WHAT YOU NEED TO DO - Identify each line below containing the string "scene" and copy it.

PROVIDED ENTRIES -
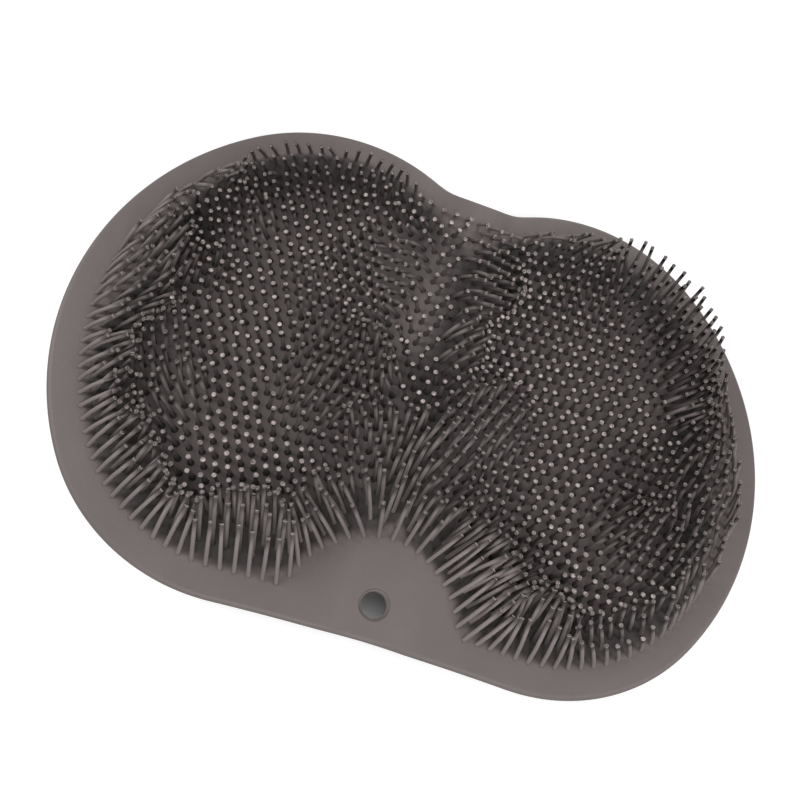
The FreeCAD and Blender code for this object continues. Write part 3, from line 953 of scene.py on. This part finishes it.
@dataclass
class BristleField:
    """Field of tapered bristles, curled inwards at its rim and outwards from the spine."""

    outline: Outline
    spine: Spine
    dresser: Dresser
    hole_y: float
    margin: float = 0.0145
    apron: float = 0.0430
    apron_drop: float = 0.01225
    pitch: float = 0.00625
    row_spacing: float = 0.00635
    crest_pitch: float = 0.0078
    sides: int = 7
    short: float = 0.012
    long: float = 0.0225
    crest_length: float = 0.0085
    rim_reach: float = 0.028
    arch_reach: float = 0.075
    rim_lean: float = 0.62
    rim_draught: tuple[float, float] = (0.12, 0.22)
    middle_draught: tuple[float, float] = (-0.20, 0.04)
    steepest: float = math.radians(72.0)
    flank_start: float = 0.006
    flank_peak: float = 0.016
    flank_end: float = 0.040
    crest_half: float = 0.0085
    crest_from: float = 0.012
    parting_shift: float = -0.0110
    parting_from: float = -0.030
    parting_run: float = 0.052
    scatter: float = 0.05
    bare_foot: float = 0.42
    crest_foot: float = 0.06
    foot_loss: float = 0.85
    stoutness: float = 0.09
    tip_loss: float = 0.18
    ring_loss: float = 0.50
    dimple_loss: float = 0.07
    tall_spare: float = 0.007
    half_size: tuple[float, float] = (0.18, 0.14)
    rim_spread: float = 1.05
    row_spare: float = 0.72
    length_spread: tuple[float, float] = (0.94, 1.06)
    bend: float = 0.22
    flank_bend: float = 0.30
    bare_rate: float = 3.0
    middle_half: float = 0.030
    shaft_reach: tuple[float, float] = (0.45, 0.55)
    tip_plainness: float = 0.7
    template_step: float = 0.001
    seed: int = 7
    patches: tuple[Combing, ...] = tuple(Combing(*row) for row in LEFT_LOBE + MIDDLE + RIGHT_LOBE)

    @classmethod
    def apron_centre(cls, hole_y: float) -> Vector:
        """Centre of the bare apron, which lies below the hanging hole.

        Args:
            hole_y: Place of the hole along the spine.

        Returns:
            The point in plan.
        """
        return Vector((0.0, hole_y - cls.apron_drop, 0.0))

    def arch(self) -> Arc:
        """Edge of the bare apron round the hole."""
        centre = self.apron_centre(self.hole_y)
        left = centre + Vector((-self.apron, 0.001, 0.0))
        right = centre + Vector((self.apron, 0.001, 0.0))
        return Arc(centre, self.apron, right, left, 1)

    def parting(self, y: float) -> float:
        """Where the bristles part to both sides, which strays from the middle line towards the top.

        Args:
            y: Place along the spine.

        Returns:
            Place across the pad in metres.
        """
        return self.parting_shift * smooth((y - self.parting_from) / self.parting_run)

    def rim(self) -> list[Arc]:
        """Edge of the field beside the plate's margin."""
        return self.outline.ring(self.margin)

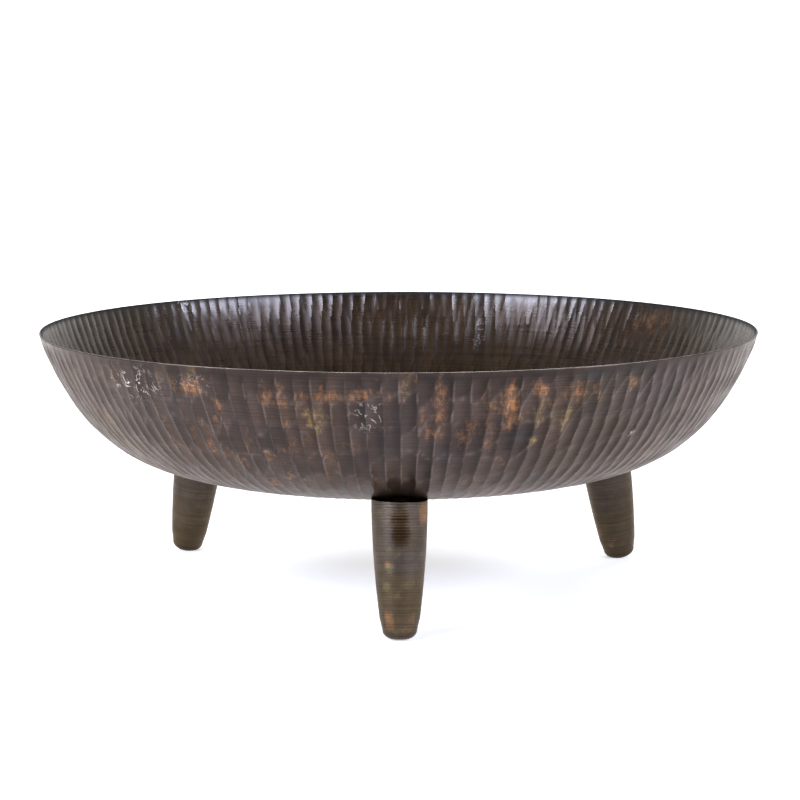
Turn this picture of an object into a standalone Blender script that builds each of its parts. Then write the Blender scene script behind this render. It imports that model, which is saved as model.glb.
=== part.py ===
"""A hammered steel fire bowl on three splayed turned legs, with a lift-out log grate.

Metres, +Z up. The origin is on the floor under the bowl's centre, and the front leg is at -Y.
"""

import math

import bmesh
import bpy
from mathutils import Matrix, Vector

# Driving dimensions
BOWL_RADIUS = 0.330
OVERALL_HEIGHT = 0.238
BOWL_DEPTH = 0.132
WALL = 0.002
# The bowl's side is a superellipse:
# (radius / BOWL_RADIUS) ** PLAN_POWER + (depth / BOWL_DEPTH) ** DEPTH_POWER = 1
PLAN_POWER = 6.0
DEPTH_POWER = 1.1

# Each leg's bearing round the bowl in degrees, and its foot's distance from the bowl's axis.
# The legs were set by hand, so they aren't evenly placed.
LEGS = {"front": (-90.0, 0.241), "right": (24.2, 0.238), "left": (146.8, 0.252)}
LEG_SPLAY = math.radians(10.0)
LEG_TOP_TILT = math.radians(3.5)
LEG_TOP_RADIUS = 0.024
LEG_TAPER = 0.0092
LEG_TAPER_POWER = 1.8
LEG_WALL = 0.005
LEG_FLOOR = 0.014
FOOT_ROUNDING = 0.0084
FOOT_FLAT_RADIUS = 0.004
FOOT_WEAR = 0.0007

CAP_THICKNESS = 0.008
CAP_RECESS = 0.006
SPACER_RADIUS = 0.009
WASHER_RADIUS = 0.011
WASHER_THICKNESS = 0.002
BOLT_RADIUS = 0.004
BOLT_HOLE_RADIUS = 0.0045
BOLT_HEAD_RADIUS = 0.0072
BOLT_HEAD_HEIGHT = 0.0053
BOLT_END_BELOW_CAP = 0.010

RING_RADIUS = 0.262
BAR_RADIUS = 0.004
ROD_PITCH = 0.040
RODS_EACH_SIDE = 6
CROSS_BAR_OFFSET = 0.100
HANDLE_WIRE_RADIUS = 0.003
HANDLE_HALF_WIDTH = 0.034
HANDLE_HEIGHT = 0.036
HANDLE_BEND = 0.012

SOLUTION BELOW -
The FreeCAD and Blender code for this object continues. Write part 3, from line 953 of scene.py on. This part finishes it.
Turn this picture of an object into a standalone Blender script that builds each of its parts. Then write the Blender scene script behind this render. It imports that model, which is saved as model.glb.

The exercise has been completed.